Apa sebenarnya yang sedang terjadi di bawah permukaan tidak mudah diketahui oleh publik. Menurut John Dryzek, kombinasi lobi dalam arti rayuan seperti janji terkait jabatan publik, dukungan logistik, sampai intimidasi dan ancaman (black mail), serta perang opini untuk meyakinkan publik merupakan sesuatu yang lazim dalam memperebutkan kekuasaan politik (Deliberative Democracy and Beyond: Liberals, Critics, Contestation, 2000).
Publik hanya bisa memperhatikan pertarungan yang berada di atas panggung berupa pernyataan para politisi baik dalam pengertian untuk menjelaskan posisinya terkait isu tertentu, menyerang lawan, maupun terkait upaya meraih simpati dan dukungan publik. Kalaupun ada info yang bocor terkait negosiasi dan transaksi, tentu statusnya hanya kabar burung yang biasanya juga muncul banyak versi dan sering dibantah, karena para aktor utama berusaha menutup rapat ruang privat ini. Belakangan juga digunakan cyber troop untuk menyerang maupun mengecoh opini yang berkembang.
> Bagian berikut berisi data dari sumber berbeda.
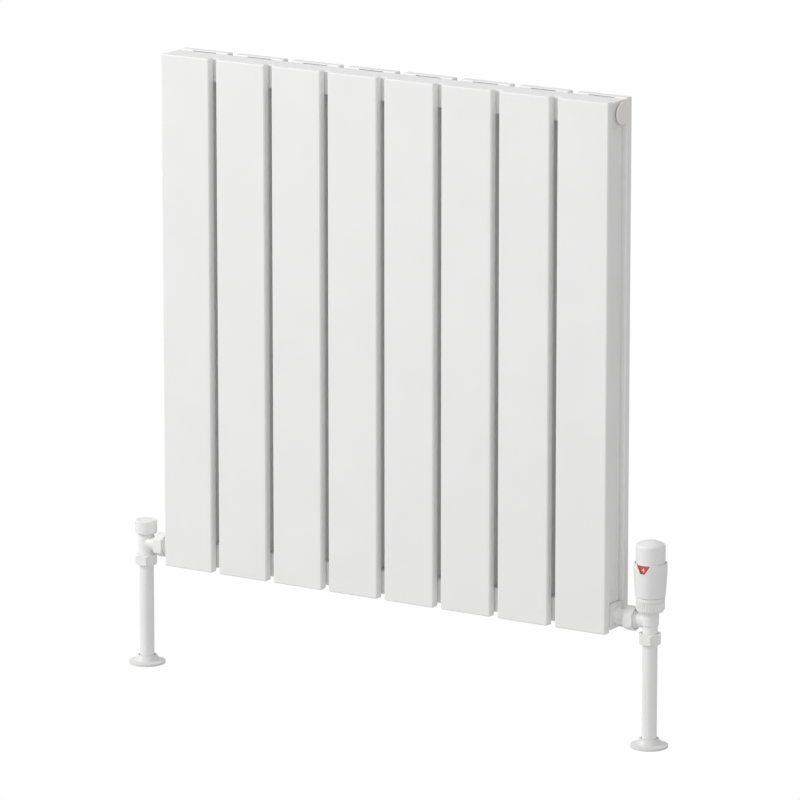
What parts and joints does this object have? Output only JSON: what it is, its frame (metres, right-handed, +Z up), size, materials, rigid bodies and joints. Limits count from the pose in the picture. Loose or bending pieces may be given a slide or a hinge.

Sebenarnya ada cara sederhana untuk membaca kemana arah pengelompokkan dan siapa yang akan bertarung ke gelanggang melalui narasi yang dibangun masing-masing kekuatan politik. Tentu kita masih ingat adagium yang mengatakan: Siapa yang memenangkan pertarungan wacana, maka dialah yang akan memenangkan pertarungan dalam kontestasi kekuasaan.
Dari narasi yang nampak kepermukaan dan secara konsisten dimainkan oleh dua kelompok besar adalah bagaimana merebut suara pemilih Muslim. Narasi ini semakin kuat dan nyata pasca Pilkada di DKI. Jika petahana memainkan narasi 'Islam Moderat' maka kelompok penantangnya menggunakan narasi 'Islam Populis'.
Gerakan Islam Populis di Indonesia menemukan momentumnya menjelang Pilkada DKI melalui peristiwa 212 yang kemudian melahirkan berbagai gerakkan baru dengan berbagai nama. Tokoh utama sekaligus menjadi ikon gerakan ini adalah Habib Riziek Sihab. Bahkan kini beliau mendapatkan gelar baru sebagai 'Imam Besar'. FPI yang menjadi kendaraannya, semula hanya dikenal sebagai ormas Islam pinggiran kini berada di garis depan.
Sementara ormas-ormas Islam besar seperti Muhammadiyah, NU dan belakangan NW ditarik TGB bersama Ikatan Alumni Al Azhar berhimpun di kubu yang lain yang mengembangkan narasi 'Islam Moderat'. Tentu pengelompokkan ini tidak bersifat mutlak, mengingat tidak sedikit tokoh-tokoh di dua kubu ini juga saling menyebrang.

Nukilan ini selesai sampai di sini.